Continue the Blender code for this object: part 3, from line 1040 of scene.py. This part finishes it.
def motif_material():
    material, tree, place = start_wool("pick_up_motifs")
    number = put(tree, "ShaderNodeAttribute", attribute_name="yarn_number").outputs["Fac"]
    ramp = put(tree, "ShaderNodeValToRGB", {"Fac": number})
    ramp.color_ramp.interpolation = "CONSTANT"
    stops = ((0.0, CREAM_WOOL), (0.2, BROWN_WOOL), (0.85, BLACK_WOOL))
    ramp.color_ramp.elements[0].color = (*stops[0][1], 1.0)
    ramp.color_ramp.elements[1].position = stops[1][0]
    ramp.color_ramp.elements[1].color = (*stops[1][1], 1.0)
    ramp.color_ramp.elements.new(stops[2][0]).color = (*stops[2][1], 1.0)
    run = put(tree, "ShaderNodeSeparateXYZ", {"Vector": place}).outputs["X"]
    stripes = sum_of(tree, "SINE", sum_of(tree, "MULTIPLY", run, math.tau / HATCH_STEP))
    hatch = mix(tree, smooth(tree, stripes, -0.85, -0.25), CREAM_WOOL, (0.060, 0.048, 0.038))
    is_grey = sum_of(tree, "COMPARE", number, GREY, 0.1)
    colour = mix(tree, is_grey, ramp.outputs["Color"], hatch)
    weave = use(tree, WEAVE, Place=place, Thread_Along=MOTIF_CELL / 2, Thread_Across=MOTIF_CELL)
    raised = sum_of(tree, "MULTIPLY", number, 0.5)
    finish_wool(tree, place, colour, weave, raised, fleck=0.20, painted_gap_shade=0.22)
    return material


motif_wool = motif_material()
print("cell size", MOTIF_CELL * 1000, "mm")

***

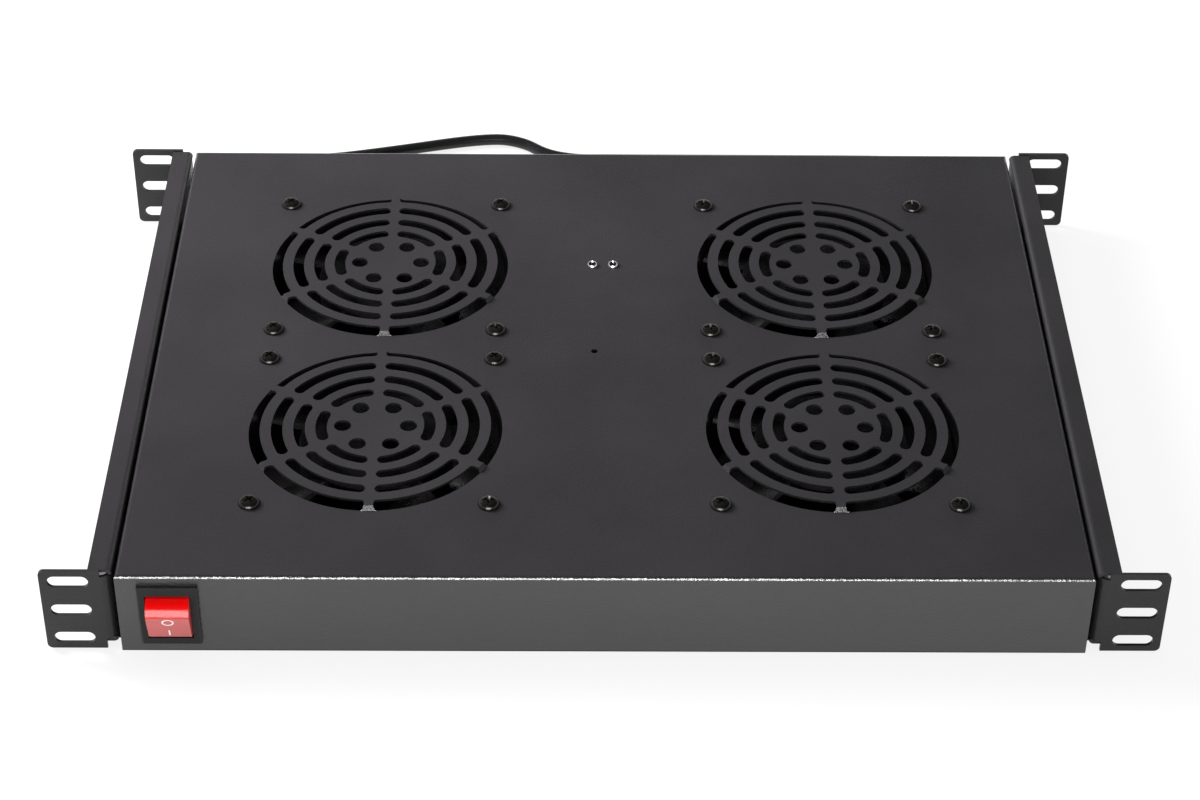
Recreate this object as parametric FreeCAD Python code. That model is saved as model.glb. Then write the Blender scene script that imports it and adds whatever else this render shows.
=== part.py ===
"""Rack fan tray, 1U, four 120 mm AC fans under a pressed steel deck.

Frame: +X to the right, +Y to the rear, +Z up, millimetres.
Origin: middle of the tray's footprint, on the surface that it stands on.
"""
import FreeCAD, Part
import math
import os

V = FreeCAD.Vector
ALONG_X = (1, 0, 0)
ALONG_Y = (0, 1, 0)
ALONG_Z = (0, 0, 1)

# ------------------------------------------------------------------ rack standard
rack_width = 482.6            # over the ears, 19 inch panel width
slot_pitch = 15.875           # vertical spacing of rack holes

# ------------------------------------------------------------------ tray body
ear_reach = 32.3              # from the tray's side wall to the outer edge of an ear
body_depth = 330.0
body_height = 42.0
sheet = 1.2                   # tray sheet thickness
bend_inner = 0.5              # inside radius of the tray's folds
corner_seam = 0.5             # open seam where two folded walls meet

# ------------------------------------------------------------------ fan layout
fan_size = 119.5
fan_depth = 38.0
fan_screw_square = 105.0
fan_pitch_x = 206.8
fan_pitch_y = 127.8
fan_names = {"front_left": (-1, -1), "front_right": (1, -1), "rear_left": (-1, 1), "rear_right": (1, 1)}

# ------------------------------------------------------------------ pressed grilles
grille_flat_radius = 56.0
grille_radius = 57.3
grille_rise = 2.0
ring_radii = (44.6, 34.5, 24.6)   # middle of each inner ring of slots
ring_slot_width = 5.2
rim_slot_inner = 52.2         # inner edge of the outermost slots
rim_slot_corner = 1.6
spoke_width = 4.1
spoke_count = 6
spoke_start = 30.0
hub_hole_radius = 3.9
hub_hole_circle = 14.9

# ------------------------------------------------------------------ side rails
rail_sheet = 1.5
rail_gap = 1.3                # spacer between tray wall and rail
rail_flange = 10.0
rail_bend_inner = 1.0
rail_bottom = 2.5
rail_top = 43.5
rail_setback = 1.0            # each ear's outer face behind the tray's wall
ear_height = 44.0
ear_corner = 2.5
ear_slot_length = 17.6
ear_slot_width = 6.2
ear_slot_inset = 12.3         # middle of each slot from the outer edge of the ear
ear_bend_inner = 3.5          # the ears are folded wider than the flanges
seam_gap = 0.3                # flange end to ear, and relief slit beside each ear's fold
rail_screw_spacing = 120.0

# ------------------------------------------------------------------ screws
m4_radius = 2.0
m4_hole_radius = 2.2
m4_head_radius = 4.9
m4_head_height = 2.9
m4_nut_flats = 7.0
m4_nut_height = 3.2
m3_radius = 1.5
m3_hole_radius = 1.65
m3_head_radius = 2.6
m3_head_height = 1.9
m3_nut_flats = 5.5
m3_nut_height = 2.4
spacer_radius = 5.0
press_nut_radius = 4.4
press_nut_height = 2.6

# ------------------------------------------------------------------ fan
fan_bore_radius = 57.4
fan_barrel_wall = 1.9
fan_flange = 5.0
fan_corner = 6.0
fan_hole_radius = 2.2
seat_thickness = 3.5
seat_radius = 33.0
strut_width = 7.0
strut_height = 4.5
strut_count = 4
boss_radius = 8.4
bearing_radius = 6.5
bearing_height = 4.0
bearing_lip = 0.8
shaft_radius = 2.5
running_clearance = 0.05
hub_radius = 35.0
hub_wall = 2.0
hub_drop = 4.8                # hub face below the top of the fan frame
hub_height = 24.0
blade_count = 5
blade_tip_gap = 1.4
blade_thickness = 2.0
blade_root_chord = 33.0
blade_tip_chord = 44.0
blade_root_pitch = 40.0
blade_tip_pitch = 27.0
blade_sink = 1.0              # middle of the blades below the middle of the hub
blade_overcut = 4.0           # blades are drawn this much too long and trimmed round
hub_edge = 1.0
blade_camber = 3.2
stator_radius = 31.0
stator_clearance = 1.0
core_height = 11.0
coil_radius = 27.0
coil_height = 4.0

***

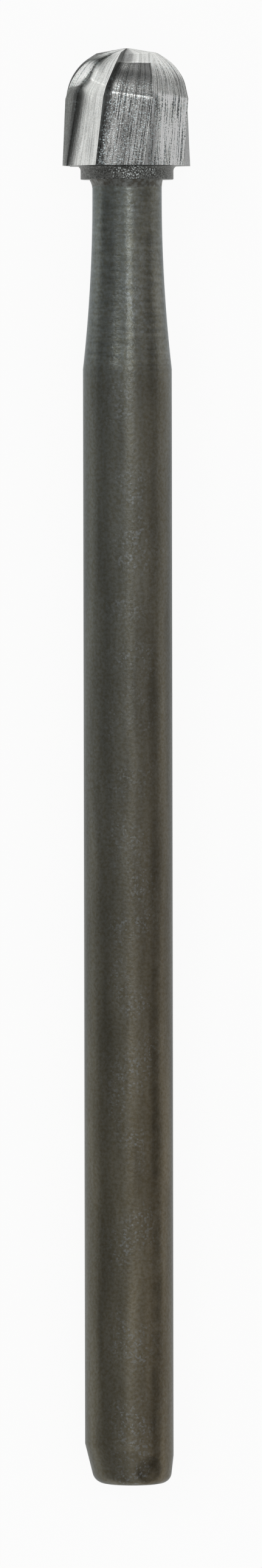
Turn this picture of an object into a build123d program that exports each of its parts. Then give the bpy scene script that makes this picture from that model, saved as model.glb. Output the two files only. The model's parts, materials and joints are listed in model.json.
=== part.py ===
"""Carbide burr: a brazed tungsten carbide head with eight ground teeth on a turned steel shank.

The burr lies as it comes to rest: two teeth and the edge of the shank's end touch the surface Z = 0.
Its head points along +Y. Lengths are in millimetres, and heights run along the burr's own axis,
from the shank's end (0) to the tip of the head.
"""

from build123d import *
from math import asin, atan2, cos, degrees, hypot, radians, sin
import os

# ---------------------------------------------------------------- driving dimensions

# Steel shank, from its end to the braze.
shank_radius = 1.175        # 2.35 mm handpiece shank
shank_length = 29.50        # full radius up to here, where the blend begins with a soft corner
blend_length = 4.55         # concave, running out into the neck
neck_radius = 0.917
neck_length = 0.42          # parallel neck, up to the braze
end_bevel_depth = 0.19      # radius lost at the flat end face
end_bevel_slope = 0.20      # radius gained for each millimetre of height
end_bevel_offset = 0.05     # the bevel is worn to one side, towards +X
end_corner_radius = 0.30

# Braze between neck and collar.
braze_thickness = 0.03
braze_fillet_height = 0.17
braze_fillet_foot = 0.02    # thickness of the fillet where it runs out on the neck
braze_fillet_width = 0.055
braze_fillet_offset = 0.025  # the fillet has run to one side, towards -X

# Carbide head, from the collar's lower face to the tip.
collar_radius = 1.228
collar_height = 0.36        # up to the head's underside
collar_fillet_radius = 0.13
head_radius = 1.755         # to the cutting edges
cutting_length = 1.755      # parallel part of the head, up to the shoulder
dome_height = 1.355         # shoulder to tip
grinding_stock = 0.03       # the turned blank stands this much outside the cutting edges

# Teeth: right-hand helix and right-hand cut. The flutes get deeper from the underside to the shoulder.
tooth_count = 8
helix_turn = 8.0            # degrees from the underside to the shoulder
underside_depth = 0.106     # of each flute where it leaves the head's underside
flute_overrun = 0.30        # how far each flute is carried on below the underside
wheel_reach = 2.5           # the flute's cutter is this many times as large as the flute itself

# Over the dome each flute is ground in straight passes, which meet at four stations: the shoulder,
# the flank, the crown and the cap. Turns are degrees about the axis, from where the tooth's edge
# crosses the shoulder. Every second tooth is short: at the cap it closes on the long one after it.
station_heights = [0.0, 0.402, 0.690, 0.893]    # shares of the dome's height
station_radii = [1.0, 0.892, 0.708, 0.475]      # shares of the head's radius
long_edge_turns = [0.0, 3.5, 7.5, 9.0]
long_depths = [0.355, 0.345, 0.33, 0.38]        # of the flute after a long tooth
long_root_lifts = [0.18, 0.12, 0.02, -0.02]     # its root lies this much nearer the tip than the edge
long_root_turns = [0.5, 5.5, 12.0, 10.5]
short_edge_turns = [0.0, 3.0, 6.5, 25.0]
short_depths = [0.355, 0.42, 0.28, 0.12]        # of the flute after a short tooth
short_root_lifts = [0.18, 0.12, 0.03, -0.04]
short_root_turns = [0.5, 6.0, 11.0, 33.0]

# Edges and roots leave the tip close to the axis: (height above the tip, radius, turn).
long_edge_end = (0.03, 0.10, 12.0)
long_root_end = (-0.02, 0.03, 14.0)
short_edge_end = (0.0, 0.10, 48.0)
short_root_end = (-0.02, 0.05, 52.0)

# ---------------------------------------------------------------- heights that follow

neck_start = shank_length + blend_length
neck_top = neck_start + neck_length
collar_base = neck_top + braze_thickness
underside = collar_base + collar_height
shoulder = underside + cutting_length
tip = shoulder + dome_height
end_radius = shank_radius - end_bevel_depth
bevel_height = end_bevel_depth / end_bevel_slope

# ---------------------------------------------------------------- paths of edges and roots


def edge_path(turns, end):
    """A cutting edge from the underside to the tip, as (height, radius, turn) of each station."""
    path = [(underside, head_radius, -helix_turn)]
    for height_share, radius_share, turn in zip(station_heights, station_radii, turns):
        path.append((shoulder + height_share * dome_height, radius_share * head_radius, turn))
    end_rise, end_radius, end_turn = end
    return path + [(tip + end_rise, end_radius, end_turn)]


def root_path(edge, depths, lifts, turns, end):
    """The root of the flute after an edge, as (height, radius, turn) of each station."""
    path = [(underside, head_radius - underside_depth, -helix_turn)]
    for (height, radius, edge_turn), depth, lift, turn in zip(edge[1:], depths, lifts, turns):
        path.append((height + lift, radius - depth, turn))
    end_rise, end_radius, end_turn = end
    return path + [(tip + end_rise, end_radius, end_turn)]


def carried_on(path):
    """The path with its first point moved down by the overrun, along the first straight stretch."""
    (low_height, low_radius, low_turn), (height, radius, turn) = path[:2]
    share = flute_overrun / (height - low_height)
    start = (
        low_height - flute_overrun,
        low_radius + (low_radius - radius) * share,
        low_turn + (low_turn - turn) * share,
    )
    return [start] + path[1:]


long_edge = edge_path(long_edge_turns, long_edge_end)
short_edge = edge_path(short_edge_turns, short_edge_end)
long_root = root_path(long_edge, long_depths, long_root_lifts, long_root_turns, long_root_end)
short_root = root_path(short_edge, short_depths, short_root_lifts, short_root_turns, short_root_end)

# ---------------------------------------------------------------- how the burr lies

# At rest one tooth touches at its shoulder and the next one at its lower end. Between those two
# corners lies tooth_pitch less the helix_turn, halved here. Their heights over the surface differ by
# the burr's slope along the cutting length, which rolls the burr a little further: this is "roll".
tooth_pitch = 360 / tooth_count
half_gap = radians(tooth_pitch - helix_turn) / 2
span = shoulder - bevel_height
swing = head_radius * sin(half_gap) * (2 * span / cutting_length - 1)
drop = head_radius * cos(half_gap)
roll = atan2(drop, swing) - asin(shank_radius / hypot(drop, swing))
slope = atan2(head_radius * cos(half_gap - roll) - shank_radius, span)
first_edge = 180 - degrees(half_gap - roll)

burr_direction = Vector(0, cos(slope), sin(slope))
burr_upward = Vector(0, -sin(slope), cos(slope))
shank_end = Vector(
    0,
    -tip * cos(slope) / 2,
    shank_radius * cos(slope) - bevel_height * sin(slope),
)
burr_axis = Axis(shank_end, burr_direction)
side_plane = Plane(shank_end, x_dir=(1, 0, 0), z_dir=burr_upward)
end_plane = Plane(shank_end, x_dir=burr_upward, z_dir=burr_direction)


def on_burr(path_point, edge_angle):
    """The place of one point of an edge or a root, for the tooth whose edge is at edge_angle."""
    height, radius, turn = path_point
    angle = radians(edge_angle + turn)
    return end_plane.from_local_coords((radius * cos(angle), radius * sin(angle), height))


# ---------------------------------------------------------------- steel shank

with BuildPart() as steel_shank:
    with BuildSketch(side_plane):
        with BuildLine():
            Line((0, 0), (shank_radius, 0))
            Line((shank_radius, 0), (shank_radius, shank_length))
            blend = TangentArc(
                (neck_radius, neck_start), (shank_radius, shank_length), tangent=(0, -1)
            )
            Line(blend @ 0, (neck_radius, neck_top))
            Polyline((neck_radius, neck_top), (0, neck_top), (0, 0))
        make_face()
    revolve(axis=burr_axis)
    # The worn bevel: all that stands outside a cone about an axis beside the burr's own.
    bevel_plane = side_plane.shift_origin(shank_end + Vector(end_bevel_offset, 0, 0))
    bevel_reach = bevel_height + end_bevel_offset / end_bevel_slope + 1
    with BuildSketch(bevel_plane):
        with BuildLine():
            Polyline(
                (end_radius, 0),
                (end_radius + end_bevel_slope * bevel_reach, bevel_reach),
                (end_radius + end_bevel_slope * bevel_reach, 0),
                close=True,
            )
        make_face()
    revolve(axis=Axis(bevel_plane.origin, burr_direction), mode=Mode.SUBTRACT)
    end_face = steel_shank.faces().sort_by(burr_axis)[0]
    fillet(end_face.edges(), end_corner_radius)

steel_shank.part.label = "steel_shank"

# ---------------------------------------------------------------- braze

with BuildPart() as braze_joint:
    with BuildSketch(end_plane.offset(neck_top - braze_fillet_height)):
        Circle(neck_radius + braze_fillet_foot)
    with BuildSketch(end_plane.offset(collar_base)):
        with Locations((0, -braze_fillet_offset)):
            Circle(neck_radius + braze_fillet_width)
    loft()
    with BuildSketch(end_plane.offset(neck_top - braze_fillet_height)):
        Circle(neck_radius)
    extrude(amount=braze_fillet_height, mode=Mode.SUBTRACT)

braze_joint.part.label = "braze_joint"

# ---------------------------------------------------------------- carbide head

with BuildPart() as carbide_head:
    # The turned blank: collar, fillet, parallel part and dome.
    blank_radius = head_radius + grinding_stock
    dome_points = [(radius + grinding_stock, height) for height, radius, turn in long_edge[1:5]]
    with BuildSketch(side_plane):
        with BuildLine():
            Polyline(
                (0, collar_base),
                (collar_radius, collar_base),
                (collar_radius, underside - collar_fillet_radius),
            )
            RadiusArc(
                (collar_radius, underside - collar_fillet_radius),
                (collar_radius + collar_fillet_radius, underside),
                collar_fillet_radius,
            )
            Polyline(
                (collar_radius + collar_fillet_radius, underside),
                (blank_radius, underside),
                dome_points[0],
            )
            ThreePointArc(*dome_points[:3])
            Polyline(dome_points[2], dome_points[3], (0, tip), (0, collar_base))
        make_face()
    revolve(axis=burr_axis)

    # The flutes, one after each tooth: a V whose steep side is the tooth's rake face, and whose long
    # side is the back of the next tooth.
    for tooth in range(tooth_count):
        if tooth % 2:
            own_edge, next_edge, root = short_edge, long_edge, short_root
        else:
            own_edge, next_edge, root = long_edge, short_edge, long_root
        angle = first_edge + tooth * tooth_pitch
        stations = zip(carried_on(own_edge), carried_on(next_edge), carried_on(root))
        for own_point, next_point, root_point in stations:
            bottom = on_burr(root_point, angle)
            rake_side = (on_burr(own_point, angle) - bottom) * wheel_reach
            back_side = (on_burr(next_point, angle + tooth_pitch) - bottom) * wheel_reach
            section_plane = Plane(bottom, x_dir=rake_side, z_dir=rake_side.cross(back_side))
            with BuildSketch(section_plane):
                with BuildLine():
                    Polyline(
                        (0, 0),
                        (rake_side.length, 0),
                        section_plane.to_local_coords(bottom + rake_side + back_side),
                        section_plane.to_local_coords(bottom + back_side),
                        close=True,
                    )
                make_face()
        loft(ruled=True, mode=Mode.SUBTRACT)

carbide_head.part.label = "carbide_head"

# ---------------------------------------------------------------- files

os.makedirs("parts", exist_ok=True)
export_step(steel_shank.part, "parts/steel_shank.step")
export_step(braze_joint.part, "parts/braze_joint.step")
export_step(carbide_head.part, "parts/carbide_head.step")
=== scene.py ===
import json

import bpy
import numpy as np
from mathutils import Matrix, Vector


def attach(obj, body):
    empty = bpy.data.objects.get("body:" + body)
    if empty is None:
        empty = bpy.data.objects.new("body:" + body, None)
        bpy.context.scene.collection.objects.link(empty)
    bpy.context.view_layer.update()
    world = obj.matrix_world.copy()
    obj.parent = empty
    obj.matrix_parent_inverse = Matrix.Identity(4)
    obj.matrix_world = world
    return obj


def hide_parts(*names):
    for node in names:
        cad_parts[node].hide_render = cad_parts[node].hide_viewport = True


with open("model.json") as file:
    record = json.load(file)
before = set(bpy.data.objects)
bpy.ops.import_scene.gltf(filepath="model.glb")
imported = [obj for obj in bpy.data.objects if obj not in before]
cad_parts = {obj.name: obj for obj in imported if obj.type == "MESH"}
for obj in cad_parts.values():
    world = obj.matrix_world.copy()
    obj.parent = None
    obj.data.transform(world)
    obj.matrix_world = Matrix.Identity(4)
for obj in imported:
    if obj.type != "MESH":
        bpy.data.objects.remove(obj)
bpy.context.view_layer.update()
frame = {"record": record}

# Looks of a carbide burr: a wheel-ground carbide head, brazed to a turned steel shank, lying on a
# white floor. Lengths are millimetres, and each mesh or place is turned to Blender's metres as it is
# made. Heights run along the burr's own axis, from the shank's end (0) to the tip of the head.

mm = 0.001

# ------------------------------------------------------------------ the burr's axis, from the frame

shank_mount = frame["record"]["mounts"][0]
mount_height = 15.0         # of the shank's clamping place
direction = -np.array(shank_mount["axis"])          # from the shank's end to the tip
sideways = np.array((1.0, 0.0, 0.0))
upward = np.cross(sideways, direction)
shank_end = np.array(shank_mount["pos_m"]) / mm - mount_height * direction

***

• INSTRUCTIONS FOR THE TASK: Of all the entries above, repeat only the lines from the line that has "Recreate this object" to the line that has "hub_hole_circle = 14.9", both lines included, exactly.

• RESPONSE TO THE EXERCISE:
Recreate this object as parametric FreeCAD Python code. That model is saved as model.glb. Then write the Blender scene script that imports it and adds whatever else this render shows.
=== part.py ===
"""Rack fan tray, 1U, four 120 mm AC fans under a pressed steel deck.

Frame: +X to the right, +Y to the rear, +Z up, millimetres.
Origin: middle of the tray's footprint, on the surface that it stands on.
"""
import FreeCAD, Part
import math
import os

V = FreeCAD.Vector
ALONG_X = (1, 0, 0)
ALONG_Y = (0, 1, 0)
ALONG_Z = (0, 0, 1)

# ------------------------------------------------------------------ rack standard
rack_width = 482.6            # over the ears, 19 inch panel width
slot_pitch = 15.875           # vertical spacing of rack holes

# ------------------------------------------------------------------ tray body
ear_reach = 32.3              # from the tray's side wall to the outer edge of an ear
body_depth = 330.0
body_height = 42.0
sheet = 1.2                   # tray sheet thickness
bend_inner = 0.5              # inside radius of the tray's folds
corner_seam = 0.5             # open seam where two folded walls meet

# ------------------------------------------------------------------ fan layout
fan_size = 119.5
fan_depth = 38.0
fan_screw_square = 105.0
fan_pitch_x = 206.8
fan_pitch_y = 127.8
fan_names = {"front_left": (-1, -1), "front_right": (1, -1), "rear_left": (-1, 1), "rear_right": (1, 1)}

# ------------------------------------------------------------------ pressed grilles
grille_flat_radius = 56.0
grille_radius = 57.3
grille_rise = 2.0
ring_radii = (44.6, 34.5, 24.6)   # middle of each inner ring of slots
ring_slot_width = 5.2
rim_slot_inner = 52.2         # inner edge of the outermost slots
rim_slot_corner = 1.6
spoke_width = 4.1
spoke_count = 6
spoke_start = 30.0
hub_hole_radius = 3.9
hub_hole_circle = 14.9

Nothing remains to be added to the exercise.